Some light may be thrown on the kind of trouble of which our period was full by two accounts which have come down to us of disputes concerning rights of common pasture. At Coventry[438] there were in the fifteenth century prolonged quarrels between the City and the Prior and Convent of the Cathedral Church of St. Mary. In 1485 the Prior was accused by the city authorities of wrongfully overcharging the common with sheep and cattle, to the damage of the city. He replied by admitting the legal rights of the other commoners, but by claiming that whereas they could only pasture a limited number of beasts, “by the lawe of this lande the lord of the waste soyle may surcharge and pasture there what nombre hym lykes,” and that therefore in overstocking the common he was only exercising his rights. To this the city answered by a rather hesitating appeal to custom, according to which the commoners never had been stinted to a fixed number of beasts, and by pointing out that, if the Prior was allowed to put as many beasts on the common as he pleased, he was virtually confiscating the property of the other commoners. This case brings out very clearly one weakness in the position even of the free tenants. It was that, while they were protected by law against attempts actually to deprive them of rights of common, the protection might be held to be contingent on the lord or his farmer proceeding so far as not to leave them sufficient, and was not available if the encroachments only went so far as to diminish their common pasture. There was a minimum which they could not lose: but above this minimum their rights of pasture were elastic and compressible, and when, as in this case, the pasture was so large as to make any numerical limit to the number of beasts which they might graze unnecessary, the commoners might be deprived of some part of their customary pasture without any infringement of the law.[439]
Another aspect of the problem is illustrated by a story of a similar struggle at Wootton Basset,[440] a small borough in Wiltshire. Early in the seventeenth century the mayor and freemen of Wootton Basset petition Parliament to “enact something for us, that we may enjoy our right again.” What they want is a restoration of certain rights of common which a powerful neighbour has taken from them. Their story—they seem to rehearse it with tears in their eyes—is a perfect Odyssey of misfortunes.

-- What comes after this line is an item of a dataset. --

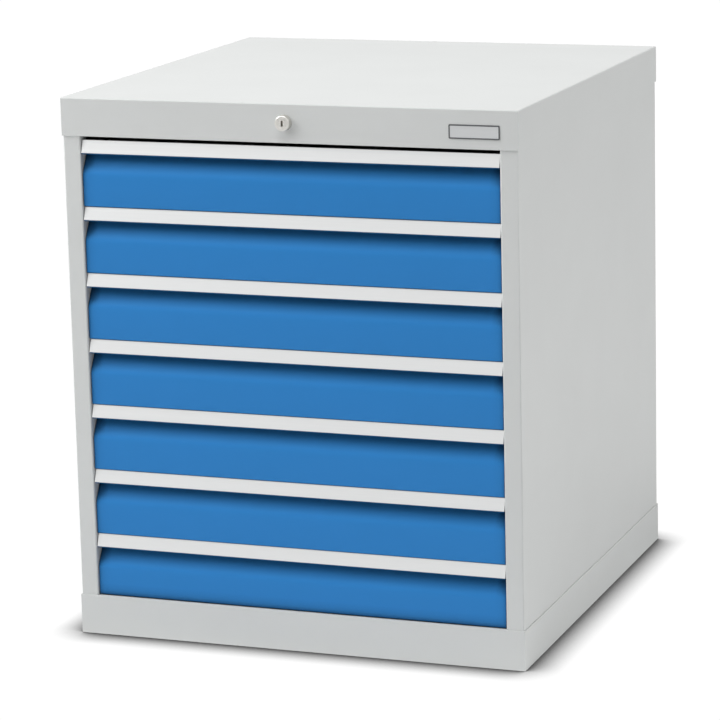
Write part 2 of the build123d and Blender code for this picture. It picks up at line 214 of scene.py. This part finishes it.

According to them, the manor of Wootton Basset had passed in 1555 into the hands of Sir Francis Englefield, who enclosed a park containing 2000 acres, in which the free tenants had hitherto had rights of pasture, and had them without stint, owing to its great size. This wicked man showed them, however, a sort of contemptuous compassion. He left them 100 acres, with which they had to be content, and the rights over which they carefully apportioned, “to the Mayor for the time being two cowes feeding, and to the constable one cowe feeding, and to every inhabitant of the said Borough, each and every of them, one cowe feeding and no more, as well the poore as the riche.” These rights of common were in practice vested in all the tenements in the town (not only, it would appear, the free tenements), and property was bought and sold subject to them. The occasion of the petition was that the grand nephew of the original grantee, having apparently got, by some means which the petitioners could not explain, the title deed of the common into his hands, set out to ruin those whom his ancestor had only robbed. He began lawsuits against the free tenants, excluded them from the 100 acres of common which remained to them, and put his own cattle on it. The suits, according to our story, were purposely deferred, and dragged on so long that one of the free tenants was actually made bankrupt by legal charges and the rest were impoverished, the common being used meantime by the plaintiff, Sir Francis Englefield.
These examples of struggles over rights of common pasture are instructive in several ways. In the first place, they suggest that the freeholders were regarded as having a better title than the rest of the community, and that they led the movement to resist encroachments for that reason. It is the free tenants who petition Parliament for redress, and the free tenants who are sued. If they lose their case it is not worth while, it seems, for the customary tenants to take any action. In the second place, they show that the classes who have the best legal title to right of pasture are not at all commensurate with the classes who will lose if they are taken away. Whatever the legal rights of the other tenants may be they have as much practical benefit out of the common, and as great an interest in protecting it against encroachments, as the freeholders have. When the shearing away of part of it makes it necessary to limit the number of beasts to be kept there, the limitation is applied to free and customary tenements alike without distinction, and both classes of tenements are bought and sold on the understanding that they carry with them a right of common pasture. In the third place, the case of Wootton Basset is one of many examples of the way in which poverty, ignorance of the law, and the practical difficulties of getting justice against a powerful landlord, prevent humble litigants from enforcing their legal rights. Finally, it reinforces what has been said above as to the economic importance of rights of pasture. The arrangements which are made at Wootton Basset when the first assault upon the commons takes place show clearly that grazing land is thought of as a quite indispensable adjunct to every man’s holding, and its loss is so disastrous to the community that they are ready to be slowly bled to death by lawyer’s fees, rather than be beggared at a blow by submitting tamely without a contest.
(c) The Engrossing of Holdings and Displacement of Tenants[ToC]
We have dwelt at some length on the loss of rights of common, because the misleading modern associations of the word seem sometimes to prevent a proper appreciation of the very important place which they occupied in the agricultural economy of our period. It must be confessed, however, that, in dealing with them first, we have reversed the order in which grievances due to enclosure were set out by the writers of the time. Though there are many bitter complaints against the enclosure of commons, it was, notwithstanding this, less the loss of rights of pasture than the consolidation of small tenancies into great farms, which aroused public excitement, at any rate, in the southern and midland counties. In the Statutes the words enclosure and depopulation are again and again combined as though they were almost synonymous; and if a contemporary had been asked to explain the special evils most characteristic of enclosing, he would certainly have given the first place to the “engrossing of farms" and “depopulation,” the throwing together of peasant holdings and the eviction of their tenants. We must now examine this side of the movement. Did the displacement of tenants through the concentration of properties take place on the large scale suggested by the passionate outbursts of contemporary writers, or were their complaints as to empty villages and ruined churches mere rhetorical exaggeration? Again, what was the legal position of the classes of people who suffered? Were they entirely without the protection of the law, or did they fail to obtain legal protection principally in consequence of ignorance and intimidation?